Edfors' sensational 63 boosts Ryder charge

Click to follow
The Independent Online

Sweden's Johan Edfors fired a sensational eight-under-par final round of 63 here at the Scottish Open yesterday to finish 13-under-par, bag the £400,000 winner's cheque and propel himself to the fringes of the Ryder Cup team. But for a solitary bogey on the 17th - which came after nine birdies, including six on the way out - he would have equalled Retief Goosen's course record of 62.

The 30-year-old from Varberg has now won three of his last 10 events, making him the first man on the European Tour this season to win that many times. He took the British Masters in May to add to his first Tour title, the TCL Classic in China in March.

The manner of his win was as stylish as his entourage, which included his own gourmet chef from Gothenburg. He started yesterday in a share of 24th place, six strokes behind the overnight leaders, Darren Clarke and Thomas Bjorn. He was back in the clubhouse - and then out practising for a potential play-off - more than two hours before Clarke and Bjorn finished with one-over rounds of 72.

The final pair, close friends who mirrored each other's topsy-turvy afternoons, both bogeyed the last hole to finish on 10-under for a share of fifth place. In a traumatic season for Clarke - one in which his sport has naturally come second to the battle of his wife, Heather, with breast cancer, and his last-day jitters have got the better of him several times - it was another case of "tell me why I don't like Sundays".

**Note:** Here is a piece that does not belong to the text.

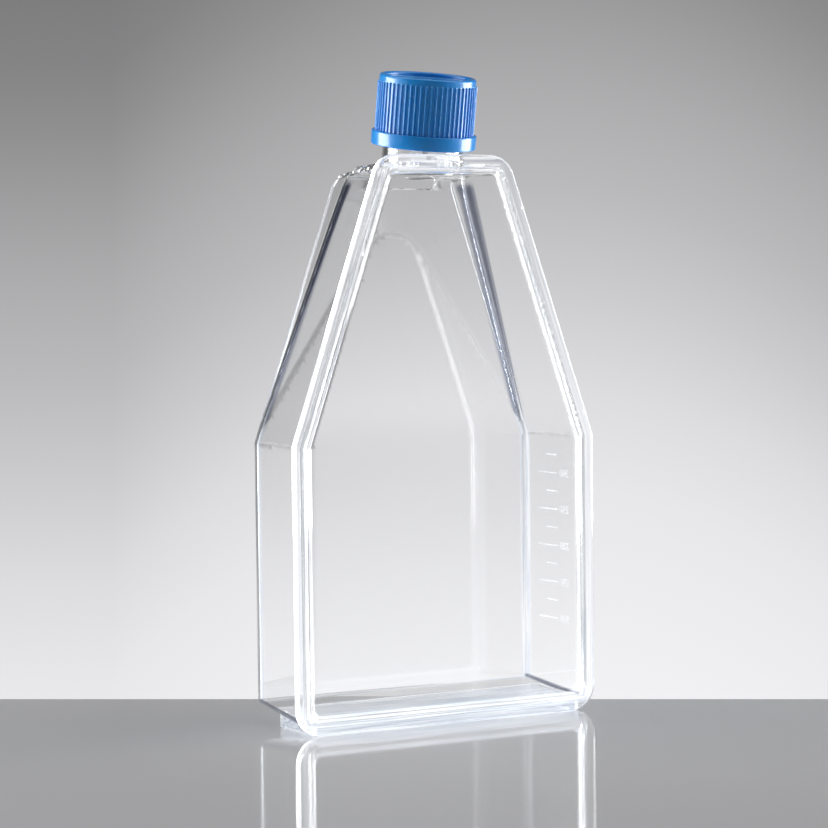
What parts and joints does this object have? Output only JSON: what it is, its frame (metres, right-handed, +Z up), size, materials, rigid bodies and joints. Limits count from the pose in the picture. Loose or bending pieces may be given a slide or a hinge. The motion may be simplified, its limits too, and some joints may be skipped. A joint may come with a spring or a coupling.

For the first three holes, it seemed he might have overcome the aversion. He birdied holes two and three to go 13-under but five bogeys - two on the way out and three on the way back - ended his chances.

With Bjorn and Clarke both dropping a shot each at the last, England's Luke Donald, South Africa's Charl Schwartzel and Argentina's Andres Romero shared second on 11-under.

Donald compiled a confidence-boosting 66 ahead of the Open at Hoylake. "I continue to get better every year and my expectations are up as well," he said of the task ahead. "The ambition is there and I want to win it. It's about time we had a European winner."

Schwartzel hit a 67, while Romero's 69 was sufficient to earn him the last place at Hoylake as the best-placed non-exempt player here. "It's a dream come true," Romero said.

As things stand this morning, yesterday's success puts Edfors in 11th place in the list for the 10 automatic slots in September's Ryder Cup team.

"It would be an honour to represent Europe," he said. "I've been dreaming of that since I was a little kid. I haven't really been close before so, if it happens, it happens."

Of more immediate concern is the Open. "I was there last Monday and played a practice round, and I'm really looking forward to my first Open," he said. "It's going to be a completely different type of golf down there. It will come down to putting. If it's windy, it's going to be very, very tough. [But] I'm really happy with the way I've been playing. When my putting is on, I'm tough to beat."

Asked whether he could be tempted to invest any of his £400,000 on a wager on himself at Hoylake at the updated [and trimmed] odds of 100-1, he said: "Why not?"

If there was a blot on Edfors' tournament here, it was Saturday's third round, a three-over 74. He laughed that off as "rubbish" yesterday, attributing it to an unlucky choice of dinner on Friday. He had fish. There was nothing wrong with it but, after returning to meat on Saturday night, his beefed-up showing yesterday spoke for itself.

Edfors joked that he will now consider taking the chef - the top man at a Michelin-starred restaurant back home - with him wherever he goes.

The cook in question was actually only here because Edfors and his girlfriend, Cecilia, hired him as a present for someone else.

Edfors' father, Bengt, and brother-in-law, Nicklas, have respectively been celebrating their 60th and 40th birthdays with a week by the bonnie banks.

Their relative's success rated as an unqualified bonus.